Начнём с факта, который современные поклонники Уитмена предпочитают не обсуждать: его в 1865 году уволили с должности клерка в Министерстве внутренних дел США. Причина — найденный экземпляр «Листьев травы» на рабочем столе. Министр Джеймс Харлан решил, что автор таких стихов не может работать в приличном месте. Уитмена уволили за собственную книгу. Это, конечно, выглядело бы смешно, если бы не было так обыденно — людей до сих пор увольняют за то, что они пишут. Просто теперь не ищут книгу на столе, а листают соцсети.

Но вот что странно — он не озлобился. Это вообще самая раздражающая черта Уитмена: его неистощимая, почти навязчивая любовь. К Америке. К траве. К рабочим, фермерам, плотникам, проституткам — он перечислял их всех без иерархии, без сожаления, с каким-то торжественным демократизмом. «Песнь о себе» начинается словами «Я воспеваю себя» — и это звучит нагло, пока не читаешь дальше: «И то, что я принимаю в себя, ты примешь тоже». Он говорил не о своём величии. Он говорил: мы одно. Это 1855 год, Америка накануне гражданской войны, страна трещит по швам — а поэт пишет о том, что мы неразделимы.

Смешно. Но работает.

Во время Гражданской войны Уитмен работал добровольцем-санитаром в военных госпиталях Вашингтона. Годами. Он сидел у кроватей умирающих солдат — конфедератов и юнионистов вперемешку, ему было всё равно. Писал письма домой за тех, кто не мог писать сам. Читал вслух. Просто сидел рядом, когда человеку не нужны слова, только присутствие. Его «Барабанный бой» и «Когда во дворе перед домом цвела этой весной сирень» — не патриотические оды, не военный пафос. Это что-то вроде репортажа из места, где умирают. Без украшений. Просто люди умирают, и он это записывает. Педантично, с именами, с датами, с деталями, которые уже не нужны никому — кроме поэзии.

Теперь про влияние. Это отдельная история, почти неприличная по масштабам.

Гарсиа Лорка ездил в Нью-Йорк — отчасти потому что хотел почувствовать город Уитмена. Неруда называл его «отцом». Маяковский — да, тот самый — читал его взахлёб и признавал влияние: вот откуда этот длинный стих-шаг, этот тон оратора на площади, это ощущение, что поэт говорит с толпой и одновременно с каждым лично. Аллен Гинзберг написал «Вой» — почти прямой диалог с Уитменом через сто лет, через другую Америку, через другой ужас. Борхес переводил. Генри Миллер обожал и цитировал. Д. Г. Лоуренс яростно спорил — но тоже читал, и это само по себе показательно. Если бы литература велась как бухгалтерия долгов, у Уитмена был бы самый длинный список должников в истории американской поэзии. Может, и мировой.

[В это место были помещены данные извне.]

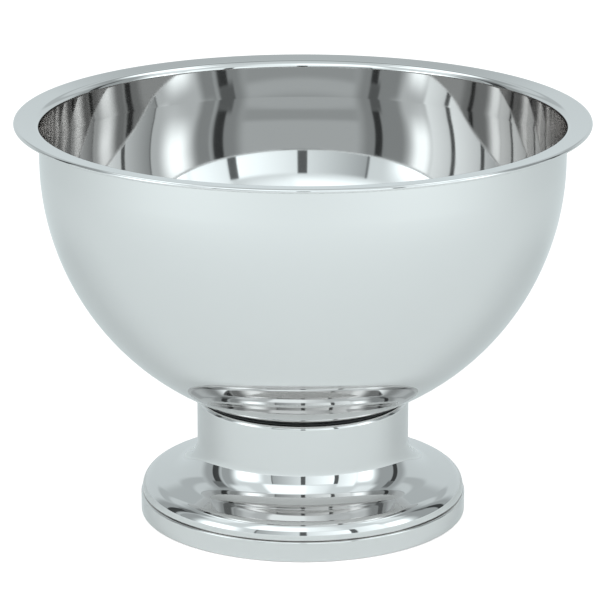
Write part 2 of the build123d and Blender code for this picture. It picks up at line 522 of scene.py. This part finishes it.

И всё равно его не проходят нормально. То есть проходят — но так, как проходят мимо. Дата рождения, название книги, «один из основоположников свободного стиха». Галочка поставлена. Дальше — следующий автор. Как будто эти две строчки объясняют хоть что-нибудь. Как будто можно прочитать биографическую справку и понять, зачем Неруда называл его отцом.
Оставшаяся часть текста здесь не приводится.